The HOA is threatening to fine them up to $1,000 for putting those lights up before Thanksgiving.

WESTCHASE, Fla. — A family in Westchase is in a battle with their homeowner’s association over Christmas lights, fueling the debate over when it’s the right time to start putting up holiday decorations.

In violation of HOA rules, the HOA is threatening to fine them up to $1,000 for putting those lights up before Thanksgiving.

Michael Moffa and his wife Chelsea hired a professional to put up their Christmas lights this year, but a couple of weeks ago a neighbor complained that the decorations violated the community’s "No decorations ‘til Thanksgiving" rule.

Now, the Moffa family faces a potential fine of $100-a-day to a $1000-maximum.

"Two days later," Moffa said, "I get the notice in the mail. And I’m like, 'what is this?'"

The Moffas say they understand that there are rules. But this one, they say, makes no sense. Especially since the community has already started putting up decorations itself.

"This is not like a Griswald family vacation house set up. Nothing egregious," Moffa said. “It’s just lights that put a smile on my daughter’s face, the kids’ faces, they dance and throw music on. And it’s a happy time.”

The conflict is now getting national and international attention.

Moffa has gotten interview requests from as far away as New Zealand.

Even entertainer Mariah Carey shared her opinion on social media after seeing the story saying that while she holds off until Thanksgiving herself, she doesn’t think anyone’s festiveness should be regulated.

“My wife loves it," Moffa said. "She was probably more stunned than I am. The songs. It’s a great song. It’s a platinum song. So, for her to chime in on the situation is definitely helpful and encouraging."

Attorney Eric Appleton who deals with HOA disputes says associations have an obligation to apply rules evenhandedly and property owners need to learn and be prepared to follow those rules before buying into a community.

“If you don’t like the way things are in terms of the restrictions in the rules that are on the books, that’s fine,” Appleton said. “Comply with them in the meantime but then try to get involved if you want to affect change.”

That’s precisely what Moffa’s wife Chelsea says she plans to do.

Attorney John Ellis, who represents the HOA, says at this point no fines have been levied.

The board said Ellis was waiting to hear back from Moffa in writing.
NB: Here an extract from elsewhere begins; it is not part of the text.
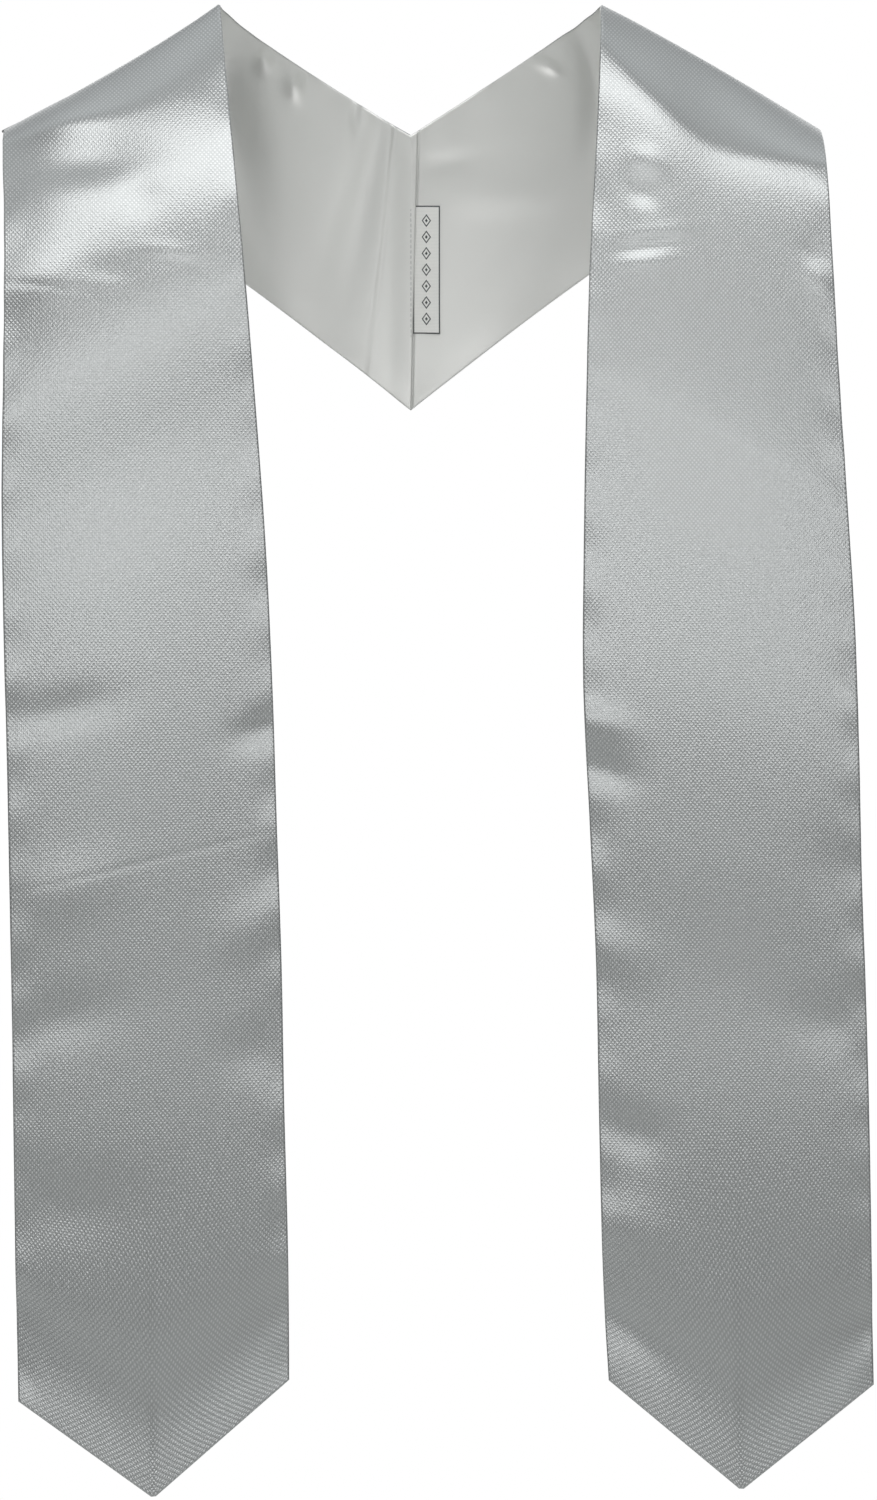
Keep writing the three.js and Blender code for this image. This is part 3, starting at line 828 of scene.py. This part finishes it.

The board hasn’t taken up the case, he said, and neither has the committee that looks into those fines.

Moffa says at this point it would cost as much if not more to take the lights down and have them put back up.

So, there they’ll stay, he says, unwilling to let the display dispute dim their holiday spirit.

“It’s going to stay happy for us,” Moffa said. “And the HOA is not going to be the Grinch that’s going to ruin his Christmas, I can tell you that.”